SHORT EXERCISE -
Output the material below in its entirety, exactly as given.

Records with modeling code
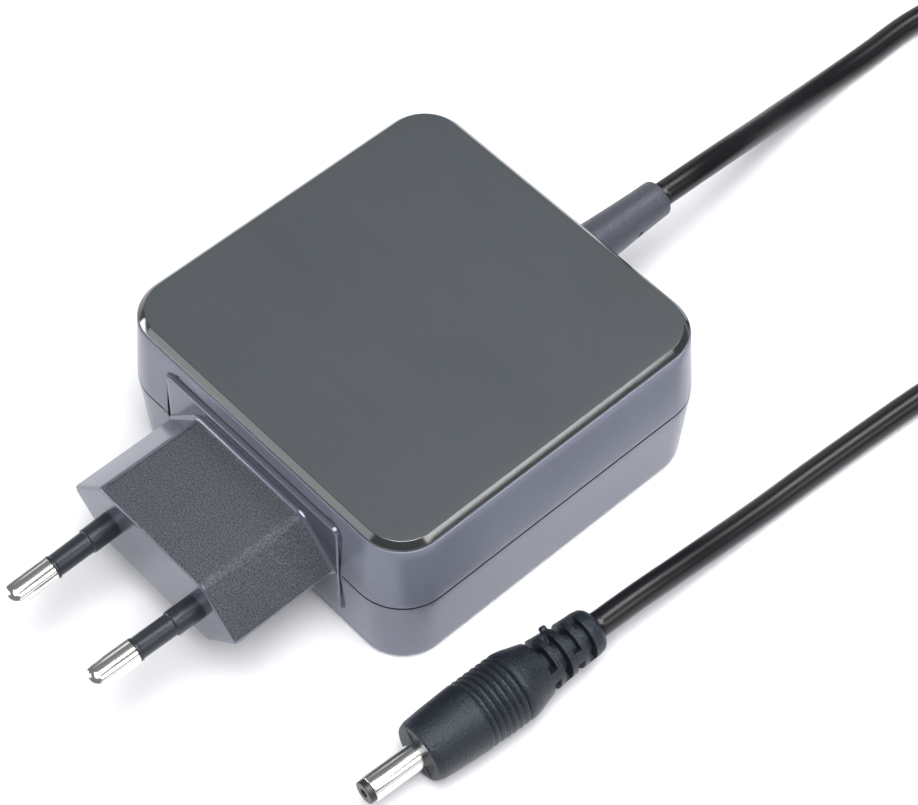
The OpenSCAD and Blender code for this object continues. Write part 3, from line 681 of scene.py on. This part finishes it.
def make_head():
    """Face plate, plug body and the spigot behind them. The plug body has a soft lip at both ends,
    and its two upper facets on the right are grained."""
    plate = front_stack(plate_outline, [(28.8, 0.0), (30.75, 0.0), (30.9, 0.05), (31.0, 0.2)],
                        (0.3, 0.8), (0.97, 0.9, 0.5))
    body = front_stack(plug_outline,
                       [(30.6, 0.55), (31.15, 0.55), (31.3, 0.5), (31.42, 0.3), (31.6, 0.12), (32.0, 0.02),
                        (33.0, 0.0), (38.0, 0.0), (44.0, 0.0), (48.35, 0.0), (48.75, -0.04), (48.98, -0.16),
                        (49.08, -0.34), (HEAD_FRONT, -0.6)], (0.3, 0.8), (0.9, 0.6, 0.25))
    spigot = front_stack(lambda inset: oblong(15 - inset, 6 - inset, 1.0, steps=5),
                         [(29.2, 0), (22.6, 0), (22.15, 0.15), (22, 0.5)], (0.3, 0.8), (0.8, 0.3))
    obj = make_piece("mains_head_body", [plate, body, spigot], HEAD, head_smooth, ["plug_head"],
                     sharp=40)
    paint(obj, head_grain, lambda c, n: (n[:, 2] > 0.5) & (n[:, 0] > -0.3) & (c[:, 1] < -31.4)
          & (np.abs(n[:, 1]) < 0.5))


def pin_place(side):
    """Carries a part drawn along its own axis to a pin, which leans in a little."""
    return lying_along(np.array([side * PIN_OUT, -HEAD_FRONT, PART_Z]), -side * PIN_LEAN)


def lying_along(start, turn):
    """Carries a part drawn along its own axis to a level line from start, turned from -Y."""
    ahead = np.array([math.sin(turn), -math.cos(turn), 0])
    across = np.array([math.cos(turn), math.sin(turn), 0])
    return lambda p: start + p[..., :1] * across + p[..., 1:2] * [0, 0, 1] + p[..., 2:] * ahead


def make_pins():
    """Each pin is a rod that swells at the end of its sleeve and ends in a dome, with a flat blade
    behind; its sleeve has a thicker collar at the root."""
    r, core = PIN_R, PIN_CORE_R
    rod = [(-0.5, core), (0, core), (10.9, core), (11.02, 1.55), (11.05, 1.92), (11.14, r), (12.5, r),
           (15, r), (17.3, r)]
    rod += [(17.3 + 1.7 * math.sin(t), r * math.cos(t)) for t in np.linspace(0, 1.5, 12)[1:]]
    collar = fillet([(-0.2, core), (-0.2, 1.95), (4.35, 1.93), (4.6, 1.72), (10.35, 1.69), (10.5, 1.84),
                     (11.0, 1.84), (11.0, core)], [0, 0.05, 0.25, 0.25, 0.08, 0.1, 0.12, 0.05], steps=4,
                    closed=True)
    for side, label in ((-1, "left"), (1, "right")):
        place = pin_place(side)
        blade = box_grid((side * 7 - 0.5, -29.9, 12.0), (side * 7 + 0.5, -17.2, 17.0))
        make_piece(f"pin_metal_{label}", [turned_part(rod, 72, place), blade], HEAD, nickel,
                   [f"mains_pin_{label}"], sharp=40)
        make_piece(f"pin_sleeve_cover_{label}", [ring_solid(collar, 72, place)], HEAD, sleeve_plastic,
                   [f"pin_sleeve_{label}"], sharp=50)


def box_grid(low, high, edge=0.12):
    """A box as a lofted rectangle with its edges eased."""
    low, high = np.asarray(low, float), np.asarray(high, float)
    half, mid = (high - low) / 2, (high + low) / 2
    rings = [np.column_stack([oblong(half[0] - i, half[1] - i, edge, steps=3) + mid[:2], np.full(16, z)])
             for z, i in ((low[2], edge), (low[2] + edge, 0), (high[2] - edge, 0), (high[2], edge))]
    return wrapped_grid(np.stack(rings))


# ---------------------------------------------------------------- strain relief
def make_relief():
    """A tapered sleeve turned about +Y, with a small round vent sunk in its right side."""
    profile = fillet([(27.2, 2.4), (27.2, 5.0), (28.5, 5.0), (28.5, 3.45), (31.1, 3.45), (31.1, 4.15),
                      (32.1, 4.1), (33.2, 3.85), (37, 3.58), (42.5, 3.28), (46, 3.12), (48.6, 3.04),
                      (RELIEF_END, 3.0), (RELIEF_END, CORD_R + 0.02)],
                     [0, 0.2, 0.2, 0.1, 0.1, 0.15, 0.3, 1.0, 4, 4, 2, 1, 0.45, 0], steps=5)
    fine = np.linspace(VENT_AT - 0.95, VENT_AT + 0.95, 22)
    before, after = profile[profile[:, 0] < fine[0] - 0.1], profile[profile[:, 0] > fine[-1] + 0.1]
    middle = np.column_stack([fine, np.interp(fine, profile[12:-8, 0], profile[12:-8, 1])])
    profile = np.vstack([before, middle, after])
    spread = VENT_TURN + np.array([-0.34, 0.34])
    angles = np.concatenate([np.linspace(*spread, 24, endpoint=False),
                             np.linspace(spread[1], 2 * math.pi + spread[0], 56, endpoint=False)])

    def vent(s, a, r):
        off = np.hypot(s - VENT_AT, (a - VENT_TURN) * 3.2)
        return s, r - 0.8 * smooth_step((0.52 - off) / 0.12)

    def place(p):
        return np.stack([p[..., 0], p[..., 2], p[..., 1] + PART_Z], -1)
    make_piece("cord_strain_relief", [turned_part(profile, angles, place, vent)], HOUSING, relief_plastic,
               ["strain_relief"], sharp=45)


# ---------------------------------------------------------------- low-voltage plug
plug_place = lying_along(PLUG_START, PLUG_TURN)


def step_up(x, edge, ease):
    """0 below an edge and 1 above it, with a smooth change over its ease."""
    return smooth_step((x - edge) / ease + 0.5)


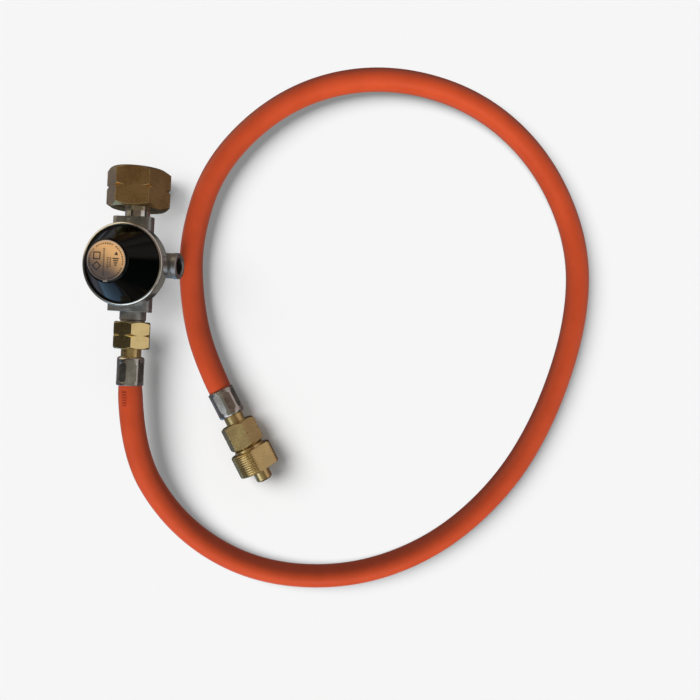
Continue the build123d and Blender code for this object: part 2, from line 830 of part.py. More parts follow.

ANSWER FOR THIS EXERCISE -
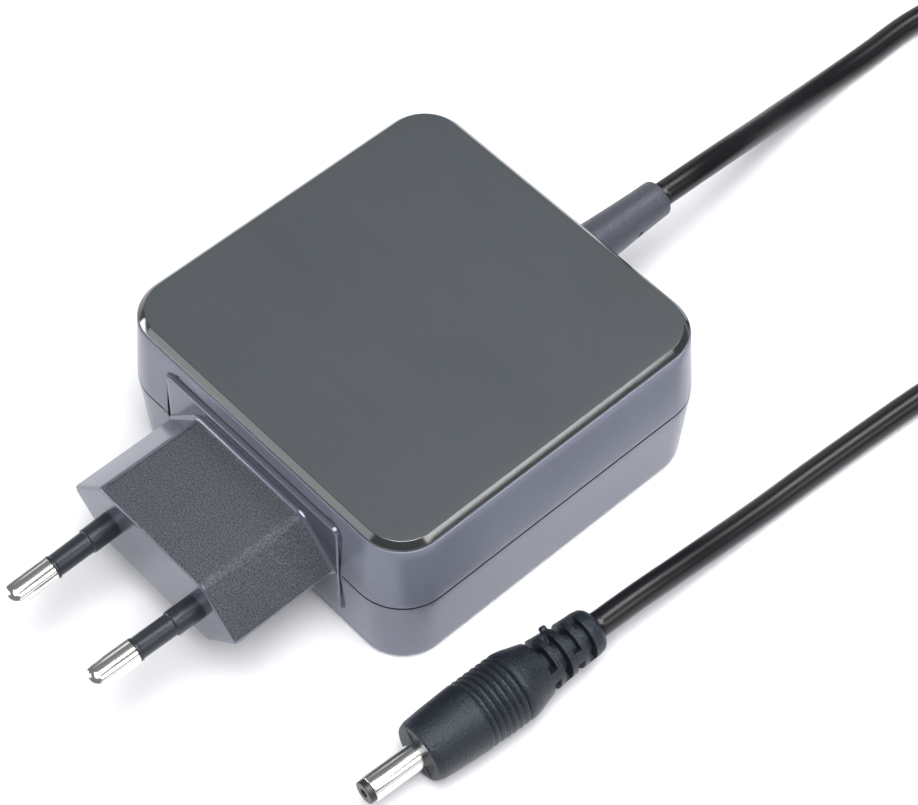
The OpenSCAD and Blender code for this object continues. Write part 3, from line 681 of scene.py on. This part finishes it.
def make_head():
    """Face plate, plug body and the spigot behind them. The plug body has a soft lip at both ends,
    and its two upper facets on the right are grained."""
    plate = front_stack(plate_outline, [(28.8, 0.0), (30.75, 0.0), (30.9, 0.05), (31.0, 0.2)],
                        (0.3, 0.8), (0.97, 0.9, 0.5))
    body = front_stack(plug_outline,
                       [(30.6, 0.55), (31.15, 0.55), (31.3, 0.5), (31.42, 0.3), (31.6, 0.12), (32.0, 0.02),
                        (33.0, 0.0), (38.0, 0.0), (44.0, 0.0), (48.35, 0.0), (48.75, -0.04), (48.98, -0.16),
                        (49.08, -0.34), (HEAD_FRONT, -0.6)], (0.3, 0.8), (0.9, 0.6, 0.25))
    spigot = front_stack(lambda inset: oblong(15 - inset, 6 - inset, 1.0, steps=5),
                         [(29.2, 0), (22.6, 0), (22.15, 0.15), (22, 0.5)], (0.3, 0.8), (0.8, 0.3))
    obj = make_piece("mains_head_body", [plate, body, spigot], HEAD, head_smooth, ["plug_head"],
                     sharp=40)
    paint(obj, head_grain, lambda c, n: (n[:, 2] > 0.5) & (n[:, 0] > -0.3) & (c[:, 1] < -31.4)
          & (np.abs(n[:, 1]) < 0.5))


def pin_place(side):
    """Carries a part drawn along its own axis to a pin, which leans in a little."""
    return lying_along(np.array([side * PIN_OUT, -HEAD_FRONT, PART_Z]), -side * PIN_LEAN)


def lying_along(start, turn):
    """Carries a part drawn along its own axis to a level line from start, turned from -Y."""
    ahead = np.array([math.sin(turn), -math.cos(turn), 0])
    across = np.array([math.cos(turn), math.sin(turn), 0])
    return lambda p: start + p[..., :1] * across + p[..., 1:2] * [0, 0, 1] + p[..., 2:] * ahead


def make_pins():
    """Each pin is a rod that swells at the end of its sleeve and ends in a dome, with a flat blade
    behind; its sleeve has a thicker collar at the root."""
    r, core = PIN_R, PIN_CORE_R
    rod = [(-0.5, core), (0, core), (10.9, core), (11.02, 1.55), (11.05, 1.92), (11.14, r), (12.5, r),
           (15, r), (17.3, r)]
    rod += [(17.3 + 1.7 * math.sin(t), r * math.cos(t)) for t in np.linspace(0, 1.5, 12)[1:]]
    collar = fillet([(-0.2, core), (-0.2, 1.95), (4.35, 1.93), (4.6, 1.72), (10.35, 1.69), (10.5, 1.84),
                     (11.0, 1.84), (11.0, core)], [0, 0.05, 0.25, 0.25, 0.08, 0.1, 0.12, 0.05], steps=4,
                    closed=True)
    for side, label in ((-1, "left"), (1, "right")):
        place = pin_place(side)
        blade = box_grid((side * 7 - 0.5, -29.9, 12.0), (side * 7 + 0.5, -17.2, 17.0))
        make_piece(f"pin_metal_{label}", [turned_part(rod, 72, place), blade], HEAD, nickel,
                   [f"mains_pin_{label}"], sharp=40)
        make_piece(f"pin_sleeve_cover_{label}", [ring_solid(collar, 72, place)], HEAD, sleeve_plastic,
                   [f"pin_sleeve_{label}"], sharp=50)


def box_grid(low, high, edge=0.12):
    """A box as a lofted rectangle with its edges eased."""
    low, high = np.asarray(low, float), np.asarray(high, float)
    half, mid = (high - low) / 2, (high + low) / 2
    rings = [np.column_stack([oblong(half[0] - i, half[1] - i, edge, steps=3) + mid[:2], np.full(16, z)])
             for z, i in ((low[2], edge), (low[2] + edge, 0), (high[2] - edge, 0), (high[2], edge))]
    return wrapped_grid(np.stack(rings))


# ---------------------------------------------------------------- strain relief
def make_relief():
    """A tapered sleeve turned about +Y, with a small round vent sunk in its right side."""
    profile = fillet([(27.2, 2.4), (27.2, 5.0), (28.5, 5.0), (28.5, 3.45), (31.1, 3.45), (31.1, 4.15),
                      (32.1, 4.1), (33.2, 3.85), (37, 3.58), (42.5, 3.28), (46, 3.12), (48.6, 3.04),
                      (RELIEF_END, 3.0), (RELIEF_END, CORD_R + 0.02)],
                     [0, 0.2, 0.2, 0.1, 0.1, 0.15, 0.3, 1.0, 4, 4, 2, 1, 0.45, 0], steps=5)
    fine = np.linspace(VENT_AT - 0.95, VENT_AT + 0.95, 22)
    before, after = profile[profile[:, 0] < fine[0] - 0.1], profile[profile[:, 0] > fine[-1] + 0.1]
    middle = np.column_stack([fine, np.interp(fine, profile[12:-8, 0], profile[12:-8, 1])])
    profile = np.vstack([before, middle, after])
    spread = VENT_TURN + np.array([-0.34, 0.34])
    angles = np.concatenate([np.linspace(*spread, 24, endpoint=False),
                             np.linspace(spread[1], 2 * math.pi + spread[0], 56, endpoint=False)])

    def vent(s, a, r):
        off = np.hypot(s - VENT_AT, (a - VENT_TURN) * 3.2)
        return s, r - 0.8 * smooth_step((0.52 - off) / 0.12)

    def place(p):
        return np.stack([p[..., 0], p[..., 2], p[..., 1] + PART_Z], -1)
    make_piece("cord_strain_relief", [turned_part(profile, angles, place, vent)], HOUSING, relief_plastic,
               ["strain_relief"], sharp=45)


# ---------------------------------------------------------------- low-voltage plug
plug_place = lying_along(PLUG_START, PLUG_TURN)


def step_up(x, edge, ease):
    """0 below an edge and 1 above it, with a smooth change over its ease."""
    return smooth_step((x - edge) / ease + 0.5)


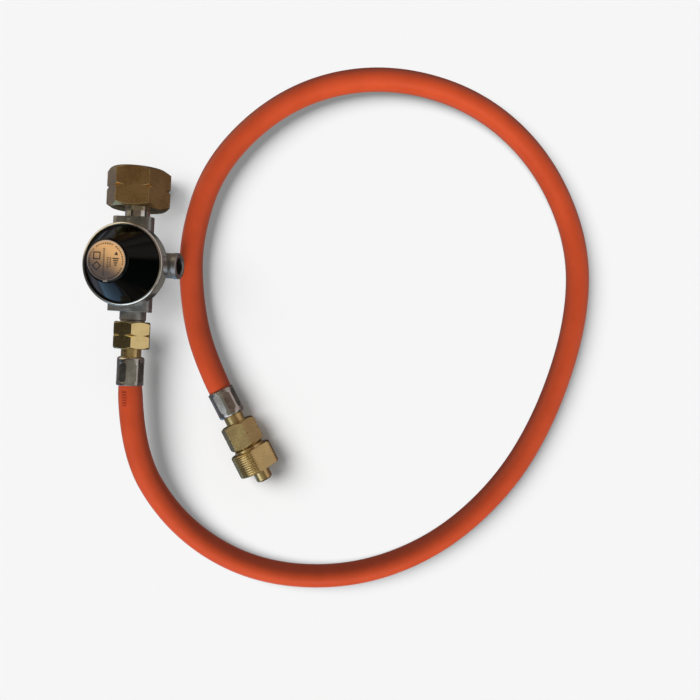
Continue the build123d and Blender code for this object: part 2, from line 830 of part.py. More parts follow.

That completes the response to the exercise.